As a reader, I was seduced by what I initially thought was the musicality of these parts, the percussive you / you / you like a bass drum, which had the impact of a hypnosis instructional guiding me through Machado’s waking life dream. But as I read on I realized that the technique allowed me to reverberate alongside the text and its writer in a rare way. Machado grants us access to the way she both speaks and interacts to her subconscious memories, letting us watch her ego-less, excuseless, unapologetic self do something it never thought it might be able to do—exist. She lets herself be confused and pulled in various directions, confronting her own credibility, embracing paradox, watching herself as she gets swung back and forth between love and hurt, love and hurt, love and hurt, often the effect of the swinging proving to be a glueing one, leaving her stuck in a freeze.
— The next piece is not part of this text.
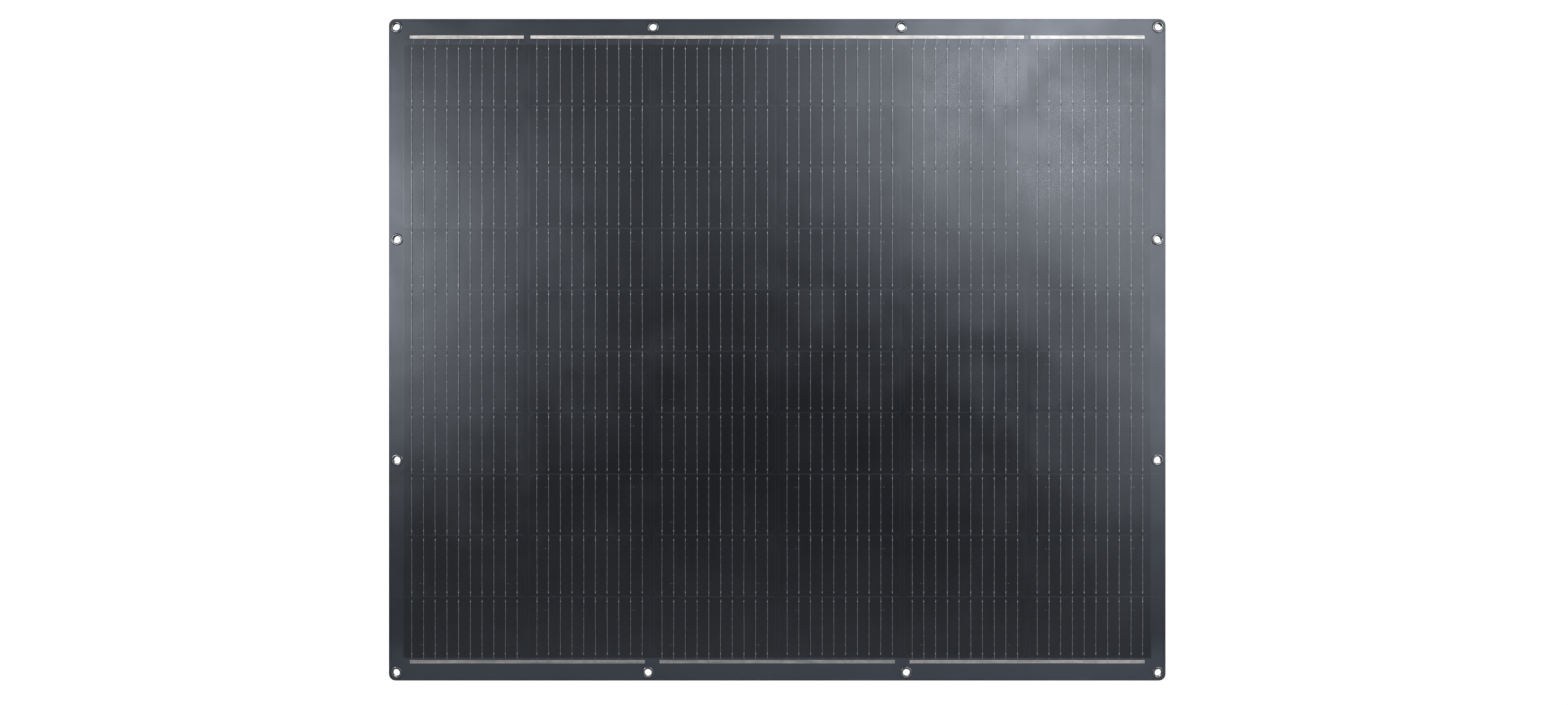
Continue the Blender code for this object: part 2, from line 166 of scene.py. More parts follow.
# %% Selecting and editing
def only(obj):
    """Makes one object the selected and active one."""
    bpy.ops.object.select_all(action="DESELECT")
    obj.select_set(True)
    bpy.context.view_layer.objects.active = obj
    return obj


def edit(obj, kind, test):
    """Enters edit mode with only the parts of one kind, such as edges, that pass a test."""
    only(obj)
    bpy.ops.object.mode_set(mode="EDIT")
    bpy.ops.mesh.select_mode(type={"verts": "VERT", "edges": "EDGE", "faces": "FACE"}[kind])
    pick(obj, kind, test)


def pick(obj, kind, test):
    """Changes the selection in edit mode."""
    bpy.ops.mesh.select_all(action="DESELECT")
    mesh = bmesh.from_edit_mesh(obj.data)
    for part in getattr(mesh, kind):
        if test(part):
            part.select_set(True)
    mesh.select_flush_mode()
    bmesh.update_edit_mesh(obj.data)


def leave():
    bpy.ops.object.mode_set(mode="OBJECT")


print("hand tools ready")


# %% Starting from a primitive
def block(name, low, high):
    """Adds a block between two corners."""
    low, high = Vector(low), Vector(high)
    bpy.ops.object.select_all(action="DESELECT")
    bpy.ops.mesh.primitive_cube_add(size=1, location=(low + high) / 2, scale=high - low)
    return settle(name)


def rod(name, radius, start, end, sides):
    """Adds a straight rod between two points."""
    start, end = Vector(start), Vector(end)
    turn = (end - start).to_track_quat("Z", "Y").to_euler()
    bpy.ops.object.select_all(action="DESELECT")
    bpy.ops.mesh.primitive_cylinder_add(
        vertices=sides,
        radius=radius,
        depth=(end - start).length,
        location=(start + end) / 2,
        rotation=turn,
    )
    return settle(name)


def settle(name):
    """Names the new object and puts its place into its mesh."""
    obj = bpy.context.active_object
    obj.name = obj.data.name = name
    bpy.ops.object.transform_apply(location=True, rotation=True, scale=True)
    return obj


print("primitives ready")


# %% Places of parts of a mesh
def middle(part):
    """The middle of an edge or a face."""
    return sum((vert.co for vert in part.verts), Vector()) / len(part.verts)


def along(edge, axis):
    """True for an edge that runs along one axis."""
    way = edge.verts[1].co - edge.verts[0].co
    return abs(way[axis]) > 0.99 * way.length


def near(value, target, reach=1e-5):
    return abs(value - target) < reach


X, Y, Z = range(3)
print("tests for picking ready")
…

The sections highlighted the nonverbal underbelly of abuse with such an ease that anyone who has been subjected to psychological trauma will, while reading, easily taste the ghost scent of that freeze.

For me, the relief in witnessing these relivings comes from a writer finally giving something amorphous—the impacts of gaslighting and abuse—a shape. In writing In The Dream House, Machado has confirmed a huge something for a lot for people who, like her, might doubt that abuse ever occurred in the first place. She shows us that we’re not insane. That not only our experience, but the way in which that experience is organized and assembled, is a true and viable reality, as real as anything else, as real of a reality as anybody else’s.